I would not think I can take 2-3 foot drops on my hardtail. I have 100 mm front fork so the front end maybe ok with it, but that rear just seem like it would be really hard on it. I am 155lbs so not really big guy, but if you want to do alot of drops like that I would look at a long travel FS bike. 120 mm front and rear type deal.


----------



## zebrahum (Jun 29, 2005)

savagegarrick said:


> Yeah, ok, thanks. I'm born and raised in Vermont. I missed out on SO much never having really ridden there, being into skating and taking off right after High school. I'm on a Navy base in japan right now and right eges of roads, between buildings, down enbankments and such. I love roots and drop offs. I'll do edges of parking lots at about 18"-24" but things such as loading docks and similar things are more for BMX which I do, have done. But I want to use my bike off road and i don't want to destroy it with urban riding/bashing. I'll never be getting comfortable with more air than maybe 3-5 feet, I'd assume, who knows, but constant drops and gaps of 2-3 feet would be nice. It looks like the advice I'm getting is what I was thinking. I'll just ride for now, and see what my current set-up can take and upgrade as needed. I think a hard tail will be fine, I just want to make sure my bike will be able to handle whatever my mood decides to throw at it.

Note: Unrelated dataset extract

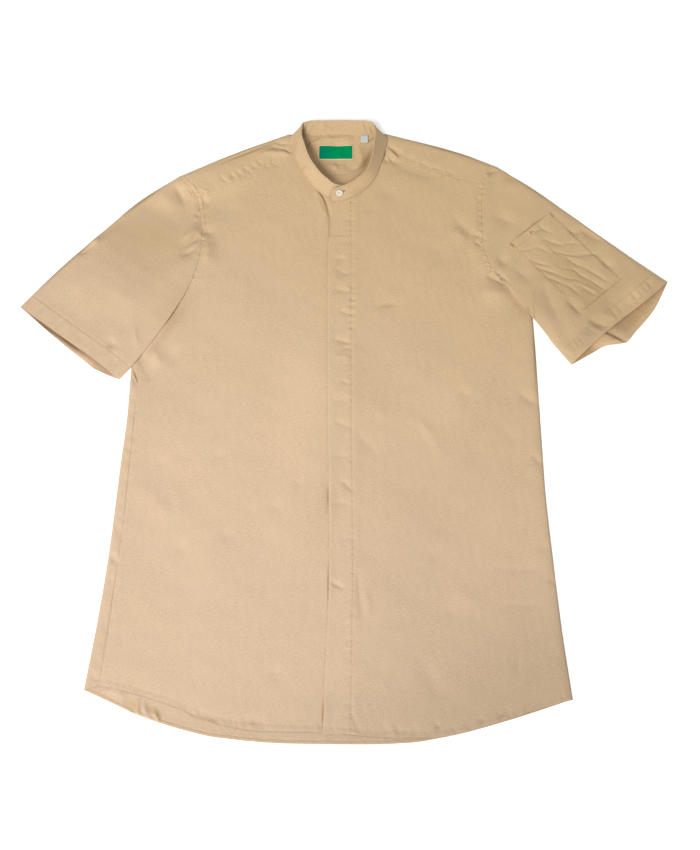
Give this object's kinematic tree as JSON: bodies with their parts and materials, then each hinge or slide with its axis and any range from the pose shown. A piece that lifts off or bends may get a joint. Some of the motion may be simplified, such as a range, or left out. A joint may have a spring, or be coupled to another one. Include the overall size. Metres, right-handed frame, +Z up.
{
  "type": "chef jacket",
  "caption": "Short-sleeved band-collar chef shirt-jacket with a covered placket and a sleeve pen pocket, laid flat face up.",
  "frame": {"origin": "the middle of the box's base, on the surface that the jacket lies on", "axes": "+X to the wearer's left side, +Y from the hem towards the neck, +Z up out of the front"},
  "size_m": [0.8688, 0.8436, 0.0251],
  "materials": {
    "cloth": "smooth beige cotton twill with a slight sheen",
    "button": "pearly off-white",
    "label": "woven green, bare, with a pale stitched edge",
    "tag": "woven pale grey, bare"
  },
  "bodies": {
    "root": {"back_panel": "cloth", "yoke": "cloth", "front_right": "cloth", "front_left": "cloth", "placket": "cloth", "placket_top": "cloth", "collar_band": "cloth", "sleeve_right": "cloth", "sleeve_left": "cloth", "sleeve_pocket": "cloth", "collar_button": "button", "neck_label": "label", "size_tag": "tag"}
  },
  "joints": []
}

Sounds like you're going to beat the living hell out of a bike so my suggestion is to get a bike that's suitable to what you want to do. Some off the shelf entry level XC bike isn't going to live long if you're trying to leave the ground with it, especially not if loading dock drops are in its future. So I have two suggestions (which might cost you more than you have saved right now):

1. DJ bike: I have one, and it's fun. I didn't see your height listed but if you can find a DJ bike that you can put the saddle up to proper pedaling height, it's a pretty workable trail bike. Very heavy, odd geometry, but workable. They also come up used constantly so you can find a decent deal almost any time of the year if you're not afraid of used bikes.

2. AM HT: All Mountain Hard Tail; if you're as big of a fan of the term "AM" as I am then you probably shuddered reading that. All mountain is a meaningless marketing term that is generally applied to bikes that are meant to be beefier than a XC bike. Out in the wild the term "AM" can and is applied to anything from my 7" travel full suspension bike to an XC bike with a short stem and a 100mm fork. My personal opinion is that AM should be defined by 5 - 7 inches of travel with a single crown fork and a slack headtube (7" is pushing it); but who cares what I think?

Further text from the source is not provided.